De acordo com especialistas ouvidos pelo Estadão/Broadcast, fabricantes que tiveram suas cargas danificadas nas paralisações, supermercados que perderam vendas pelo desabastecimento de produtos nas gôndolas, termoelétricas impactadas pela falta de diesel, que podem, inclusive ter quebra de máquinas como reflexo da greve dos caminhoneiros, são exemplos de companhias que podem acionar as seguradoras em busca de indenizações. Até mesmo porque diversas cadeias foram afetadas, incluindo fábricas que deixaram de produzir, empresas que suspenderam vendas e exportações, dentre outros prejuízos que beiram a casa de bilhões de reais.
“Com a liberação dos caminhões, esperamos uma enxurrada de sinistros junto às seguradoras. Todo tipo de sinistro pode ocorrer como, por exemplo, dano às cargas, saques. Vale lembrar, contudo, que uma minoria das empresas contrata a cobertura adicional de greve em suas apólices corporativas”, diz o diretor de Transportes da seguradora Argo, Salvatore Lombardi Júnior.
Não há, conforme ele, números oficiais dos contratos de seguros que contemplam o risco greve. O especialista pondera, entretanto, que ausência desse tipo de evento no Brasil faz com que poucos contratos abranjam tal cobertura, o que pode mudar depois da greve dos caminhoneiros no País.
Apesar do cenário de perdas, em geral, greves são um evento excluído na maior parte das apólices no Brasil. Essa semana, por exemplo, a Petrobras prorrogou o seu programa de seguros nacionais pagando taxas ainda menores mesmo em pleno cenário de paralisações, que afetaram a distribuição de combustíveis, e ainda da ameaça de um movimento similar por parte dos petroleiros. As apólices, cujo sindicato responsável é formado pela Chubb Brasil, na condição de líder, Tokio Marine e BB Mapfre, não têm cobertura para esse tipo de evento.
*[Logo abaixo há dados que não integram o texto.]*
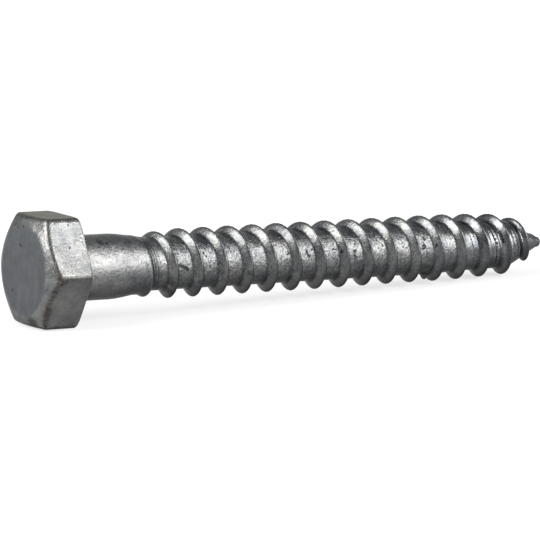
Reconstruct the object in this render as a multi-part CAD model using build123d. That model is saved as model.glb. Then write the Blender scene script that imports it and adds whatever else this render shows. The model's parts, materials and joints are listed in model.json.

“A renovação de seguros da Petrobras não teve impacto nas taxas porque as apólices não contemplam cobertura para greve nem para locaute – quando o movimento é conduzido pelas próprias empresas empregadoras”, explica uma fonte próxima à companhia na condição de anonimato, acrescentando que, ao contrário, a estatal reduziu seu custo ao entregar melhora operacional, em termos de governança corporativa e ainda na sua estratégia de desinvestimentos.
Calculando o prejuízo. No caso do ramo de transportes, além do volume de prêmios de seguros que tende a minguar uma vez que os caminhões ficaram sem transitar nos últimos dias, é esperado que as empresas proprietárias das cargas comecem a fazer as contas do prejuízo por conta das paralisações. Por ora, conforme o vice-presidente da Pamcary, especializada em seguros para transportes, Artur Santos, ainda não foram registrados avisos de sinistros, o que deve começar a ocorrer após a liberação dos caminhões parados.
“As empresas vão, primeiro, avaliar eventuais danos, principalmente, das cargas de produtos perecíveis, para depois acionarem suas seguradoras”, avalia ele.
De acordo com o especialista, uma minoria das empresas que usam o modal rodoviário para transportar suas mercadorias tem cláusulas em suas apólices para risco de greve. Em geral, os seguros de responsabilidade civil do transportador não contam com essa cobertura. Já as proteções contratadas pelos proprietários das cargas podem contemplar eventuais danos ocorridos por conta de greves caso tenham a cobertura específica para esse tipo de risco.
Cassio Amaral e Thomaz Kastrup, do escritório Mattos Filhos, esclarecem que eventos como greve, locaute, quando a ação é motivada pelos próprios empregadores, terrorismo, são exclusões clássicas nos contratos de seguro e resseguro. “Trata-se da mesma cláusula das apólices dos bancos quando ocorreram as manifestações na Avenida Paulista, no passado, com pessoas depredando algumas agências bancárias”, explica Kastrup.
Amaral, do Mattos Filho, acrescenta que quaisquer eventos que gerem efeitos em cascata tendem a ser excluídos das apólices de seguros, o que poderia motivar uma série de negativas por parte das seguradoras para empresas que baterem em suas portas tentando atenuar os prejuízos obtidos com a greve dos caminhoneiros. Ele lembra, porém, que impactos indiretos por conta da greve dos caminhoneiros podem justificar o acionamento das seguradoras. E, novamente, vai depender de caso a caso para saber se o segurado tem direito à indenização. Na prática, a conta, conforme especialistas, pode ser dividida com as seguradoras ainda que greve seja um risco excluído da maioria das apólices corporativas no Brasil.